Auch wenn der Saal bei Auktionen immer gut gefüllt ist von Bietern und Neugierigen, es immer auch Telefonbieter gibt – das Internet hat bei Van Ham den Kreis der Mitbieter erheblich erweitert. Van Ham sieht sich durchaus in Konkurrenz zu den großen Auktionshäusern der Welt.
Der Kunstmarktexperte Dirk Boll versucht im Gespräch mit dem Autor eine kleine Kulturgeschichte der Kunstauktion: Während Auktionen schon in der römischen Antike bekannt waren, gelang es erst James Christie, dem Gründer des heutigen Unternehmens in der Mitte des 18. Jahrhunderts, die Kunstauktion in eine Art gesellschaftliches Ereignis zu stilisieren. Die Auktionshäuser wurden seither zu eleganten Ausstellungsräumen, mondänen Adressen.

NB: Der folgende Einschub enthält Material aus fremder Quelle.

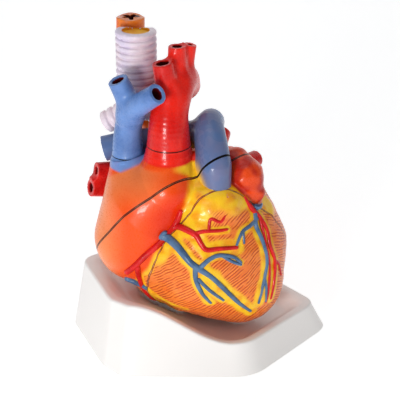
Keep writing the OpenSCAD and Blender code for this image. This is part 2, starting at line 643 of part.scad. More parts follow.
// A skin over rings of points, closed by a fan at each end
module loft(rings, first, last) {
  n = len(rings[0]);
  m = len(rings);
  points = concat([for (r = rings) each r], [first, last]);
  polyhedron(points, concat(
    [for (j = [0 : n - 1]) [n * m, j, (j + 1) % n]],
    [for (j = [0 : n - 1]) [n * m + 1, (m - 1) * n + (j + 1) % n, (m - 1) * n + j]],
    [for (i = [0 : m - 2]) for (j = [0 : n - 1]) let (k = (j + 1) % n) each
      [[i * n + j, (i + 1) * n + k, i * n + k], [i * n + j, (i + 1) * n + j, (i + 1) * n + k]]]));
}

rim_round = 3;
module stand_skin() {
  top = [for (f = [0.86, 0.74, 0.6, 0.42, 0.2]) [for (q = shrunk(rim, f)) [q[0], q[1], dish_z(q, f)]]];
  side = [for (j = [0 : len(foot) - 1]) let (q = foot[j], r = rim[j], h = rim_z(r[0]) - rim_round) [
    r[0] + (q[0] - r[0]) * rim_round / 60, r[1] + (q[1] - r[1]) * rim_round / 60, h]];
  edge = [for (q = shrunk(rim, 0.99)) [q[0], q[1], rim_z(q[0])]];
  inner = [for (q = shrunk(rim, rim_band)) [q[0], q[1], rim_z(q[0])]];
  loft(concat([raised(foot, 0), side, edge, inner], top), [dish_middle[0], dish_middle[1], 0],
    [dish_middle[0], dish_middle[1], dish_z(dish_middle, 0)]);
}
module stand_hollow() {
  low = [for (q = shrunk(foot, 0.95)) [q[0], q[1], -1]];
  up = [for (q = shrunk(rim, 0.92)) [q[0], q[1], dish_z(q, 0.86) - stand_wall]];
  top = [for (f = [0.6, 0.3]) [for (q = shrunk(rim, f)) [q[0], q[1], dish_z(q, f) - stand_wall - 1]]];
  loft(concat([low, up], top), [dish_middle[0], dish_middle[1], -1],
    [dish_middle[0], dish_middle[1], dish_z(dish_middle, 0) - stand_wall - 1]);
}
plate_screws = [[-104, -20], [-70, -62], [44, -66], [104, 8], [58, 70], [-52, 72], [-106, 28]];
screw_d = 4;
boss_r = 6;
flange_h = 3;
nut_h = 8;
rod_low = 5;
boss_low = 15;
module stand_shell() color([0.93, 0.92, 0.90]) difference() {
  union() {
    resize([0, 0, 0]) difference() {
      stand_skin();
      difference() {
        stand_hollow();
        for (q = plate_screws) translate([q[0], q[1], plate_t]) cylinder(r = boss_r, h = 80, $fn = 12);
        translate([rod_place[0], rod_place[1], boss_low]) cylinder(d = flange_d + 4, h = 80, $fn = 16);
      }
    }
    translate([rod_place[0], rod_place[1], boss_low])
      cylinder(d = flange_d, h = seat_z - flange_h - boss_low, $fn = round_fn);
  }
  translate([rod_place[0], rod_place[1], 0]) cylinder(r = rod_d / 2 + fit, h = 60, $fn = round_fn);
  translate([rod_place[0], rod_place[1], seat_z - flange_h])
    cylinder(d = flange_d + 1, h = 60, $fn = round_fn);
  for (q = plate_screws) translate([q[0], q[1], -1]) cylinder(d = screw_d, h = 15, $fn = 24);
  plate_form(0.2, -1);
}
module plate_form(extra, low) translate([0, 0, low]) linear_extrude(plate_t - low)
  polygon([for (q = shrunk(foot, 0.97)) q + (q - dish_middle) * extra / 120]);
module base_plate() color([0.85, 0.84, 0.82]) difference() {
  plate_form(0, 0);
  for (q = plate_screws) translate([q[0], q[1], -1]) {
    cylinder(d = screw_d + 0.6, h = 10, $fn = 24);
    cylinder(d = screw_d * 2 + 0.4, h = 2.4, $fn = 24);
  }
}
module base_plate_screws() color(steel) for (q = plate_screws) translate([q[0], q[1], 0.2]) {
  cylinder(d = screw_d * 2, h = 1.2, $fn = 24);
  cylinder(d = screw_d, h = 12, $fn = 24);
}
module support_rod() color(steel) translate([rod_place[0], rod_place[1], 0]) {
  translate([0, 0, rod_low]) cylinder(d = rod_d, h = rod_top - rod_low, $fn = round_fn);
  translate([0, 0, seat_z - flange_h]) cylinder(d = flange_d, h = flange_h, $fn = round_fn);
}
module support_rod_nut() color(steel) translate([rod_place[0], rod_place[1], boss_low - nut_h]) difference() {
  cylinder(d = rod_d * 1.9, h = nut_h, $fn = 6);
  translate([0, 0, -1]) cylinder(r = rod_d / 2 + fit, h = nut_h + 2, $fn = round_fn);
}

stand_shell();
base_plate();
base_plate_screws();
support_rod();
support_rod_nut();
rod_sleeve();
lower_heart();
lower_heart_arteries();
lower_heart_veins();
pulmonary_trunk_root();
tricuspid_valve();
mitral_valve();
upper_half_pins();
front_wall_pins();
front_wall_magnets_rear();
front_wall();
front_wall_arteries();
front_wall_veins();
front_wall_magnets_front();
upper_heart();
pulmonary_trunk();
right_pulmonary_veins();
left_pulmonary_veins();
aortic_collar();
aortic_valve();
caval_collar();
superior_vena_cava();
aorta();
trachea();
trachea_lining();
oesophagus();
oesophagus_lining();
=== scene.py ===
"""Looks for the heart model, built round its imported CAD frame.

Forms are worked out in millimetres in the CAD frame: +Z up, -Y to the front, +X to the right.
A form is a distance field, sampled on a fine grid and skinned, so it's smooth where the CAD has facets.
"""

import math

import bpy
import numpy as np
from mathutils import Matrix, Vector, noise


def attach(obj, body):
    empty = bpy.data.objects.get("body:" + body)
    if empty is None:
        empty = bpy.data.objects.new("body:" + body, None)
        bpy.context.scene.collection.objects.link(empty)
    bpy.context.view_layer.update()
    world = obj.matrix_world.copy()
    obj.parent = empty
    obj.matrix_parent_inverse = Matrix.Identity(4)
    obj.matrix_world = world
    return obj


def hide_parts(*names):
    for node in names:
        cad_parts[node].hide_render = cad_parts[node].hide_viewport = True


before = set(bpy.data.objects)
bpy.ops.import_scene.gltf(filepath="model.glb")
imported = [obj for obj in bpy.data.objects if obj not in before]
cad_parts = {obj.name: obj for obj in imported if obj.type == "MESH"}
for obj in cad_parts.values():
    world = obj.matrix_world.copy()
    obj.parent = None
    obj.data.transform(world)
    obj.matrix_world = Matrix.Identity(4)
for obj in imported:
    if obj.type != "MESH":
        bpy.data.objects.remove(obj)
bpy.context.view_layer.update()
scene = bpy.context.scene

MM = 0.001
UP = np.array([0.0, 0.0, 1.0])
FAR = 400.0

# Camera: height of the aim, rise of the view, distance and the focal length in picture widths
AIM = np.array([0.0, 0.0, 148.0])
VIEW_RISE = 25.0
VIEW_AWAY = 1250.0
VIEW_SCALE = 1.045
AIM_DROP = 2.9
PICTURE = 400
SENSOR = 36.0

# Lights: name, place and size in metres, power
LIGHTS = [("key", (-0.5, -1.25, 0.24), 0.3, 9.5), ("fill", (1.3, -0.9, 0.8), 1.0, 1.5),
          ("top", (-0.2, -0.1, 1.9), 1.2, 5.2)]

# The heart's limbs: start, end, start radius, end radius; then the length over which a group blends
RIGHT_ATRIUM = [((-59, -4, 108), (-50, -5, 147), 43, 42), ((-46, -16, 146), (-30, -26, 168), 36, 24)], 14
VENTRICLES = [((-38, -14, 80), (0, -16, 86), 29, 45), ((0, -16, 86), (38, -8, 60), 45, 33),
              ((32, 6, 100), (29, 4, 122), 47, 43), ((2, -22, 120), (11, -27, 152), 38, 26),
              ((32, 2, 90), (40, -8, 62), 44, 32)], 30
LEFT_ATRIUM = [((-12, 34, 150), (26, 34, 150), 36, 34)], 14
ROOTS = [((-27, -10, 160), (-29, -12, 199), 24, 22), ((-66, 2, 165), (-68, 3, 186), 17, 17),
         ((-6, -12, 170), (-2, -10, 188), 16, 12)], 1
AURICLE = [((34, 2, 184), (43, -12, 176), 14, 15), ((43, -12, 176), (52, -16, 160), 15, 9)], 8
LEFT_CHAMBER = [((36, 0, 130), (47, -20, 66), 23, 14)], 1
AORTIC_WAY = [((34, 4, 130), (0, 6, 158), 10, 10), ((0, 6, 158), (-29, -12, 188), 10, 12)], 1

# Walls, as in the CAD model
ATRIUM_WALL, RIGHT_WALL, SEPTUM_WALL, VESSEL_WALL = 6, 9, 11, 3.5
MUSCLE, VALVE_DROP, CAVAL_FLOOR = 5, -12, 184

# Seams: tip from +Z, turn about Z, distance from the origin, and the gap that shows
UPPER_SEAM, FRONT_SEAM = (50, 128, 101.5), (102, -70, 8)
SEAM_GAP = 0.7

# Vessels: x, y, z and radius along each
CAVA_TRUNK = [(-68, 3, 186, 16.5), (-68, 3, 191, 15), (-68, 3, 204, 14), (-67, 1, 220, 12.8),
              (-64, -4, 236, 12.5), (-61, -8, 247, 11)]
CAVA_LEFT = [(-64, -4, 234, 11), (-67, -7, 250, 10.5), (-75, -10, 270, 9.5)]
CAVA_RIGHT = [(-64, -4, 234, 11), (-56, -20, 249, 10.5), (-38, -35, 266, 9.5)]
AORTA_TRUNK = [(-29, -12, 200, 22), (-29, -12, 207, 20.5), (-29, -12, 222, 19), (-28, -9, 238, 17.5),
               (-25, -2, 252, 17.5), (-21, 12, 260, 17.5), (-17, 28, 257, 16.5), (-15, 41, 246, 15.5)]
AORTA_FIRST = [(-27, -6, 250, 12), (-31, -8, 268, 10.5), (-34, -9, 286, 9.5)]
AORTA_SECOND = [(-21, 4, 262, 10), (-21, 6, 280, 9), (-21, 6, 297, 8)]
AORTA_THIRD = [(-16, 17, 262, 9), (-12, 17, 280, 7), (-9, 17, 295, 6)]
LUNG_TRUNK = [(16, -30, 166, 13), (15, -28, 182, 14), (14, -25, 194, 15), (10, -8, 212, 14.5),
              (9, 6, 219, 13.5), (11, 18, 219, 12.5)]
LUNG_ARTERY = [(9, 2, 210, 11), (0, 14, 205, 11.5), (-30, 27, 198, 11.5), (-66, 34, 191, 11.5),
               (-93, 34, 184, 12.5)]
RIGHT_VEINS = [[(-46, 36, 158, 9), (-80, 36, 160, 9), (-101, 29, 163, 8)],
               [(-44, 38, 141, 10), (-84, 38, 141, 9.5), (-107, 29, 145, 9)]]
LEFT_VEINS = [[(12, 34, 164, 10), (17, 46, 180, 9), (22, 62, 190, 8.5)],
              [(30, 42, 154, 10), (46, 58, 158, 9), (56, 70, 158, 8.5)]]


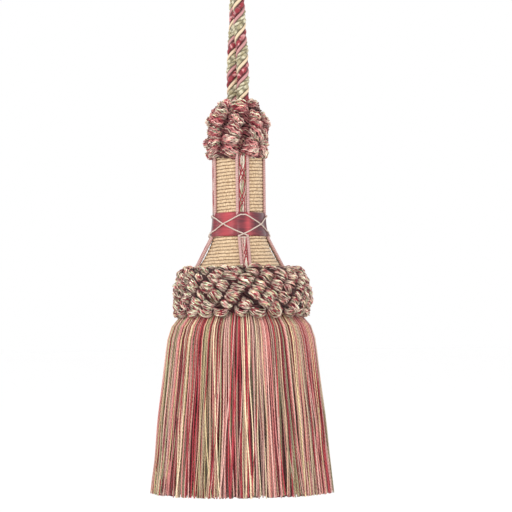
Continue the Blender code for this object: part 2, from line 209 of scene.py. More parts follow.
class Value:
    """A number that varies over a surface, for maths written as plain expressions."""

    def __init__(self, finish, socket):
        self.finish = finish
        self.socket = socket

    def maths(self, operation, *others):
        values = dict(enumerate((self, *others)))
        return self.finish.node("Math", {"operation": operation}, values)

    def __add__(self, other):
        return self.maths("ADD", other)

    __radd__ = __add__

    def __mul__(self, other):
        return self.maths("MULTIPLY", other)

    __rmul__ = __mul__

    def __sub__(self, other):
        return self.maths("SUBTRACT", other)

    def __rsub__(self, other):
        return (self * -1) + other

    def __truediv__(self, other):
        return self.maths("DIVIDE", other)

    def __abs__(self):
        return self.maths("ABSOLUTE")

    def __pow__(self, other):
        return self.maths("POWER", other)

    def wave(self):
        """From -1 to 1 and back with each whole number."""
        return (self * math.tau).maths("SINE")

    def whole(self):
        return self.maths("FLOOR")

    def part(self):
        return self.maths("FRACT")

    def above(self, limit):
        return self.maths("GREATER_THAN", limit)

    def clipped(self):
        return self.maths("MINIMUM", 1.0).maths("MAXIMUM", 0.0)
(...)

Für die aufsehenerregenden Aktionen gibt es heute Starauktionatoren, wie den Finnen Jussi Pylkkanen - der zuletzt die "Hammerpreise" für einen Picasso und den Da Vinci zugeschlagen hat.
Dirk Boll: "Neue Rekorde, das ist es, was die Öffentlichkeit interessiert: Das sind Wasserstandmeldungen des Marktes. Aber es geht auch darum, sich an der Höhe der Preis zu berauschen."
Bei solchen Preisen kann kein öffentlich finanziertes Museum der Welt mehr mithalten. Und so werden Auktionen oft kritisiert als Veranstaltungen, die Preise in die Höhe treiben und dafür sorgen, dass Kunst in privater Hand verschwindet.
Letztlich ist auch das traditionsreichste Auktionshaus vor allem ein Geschäftshaus.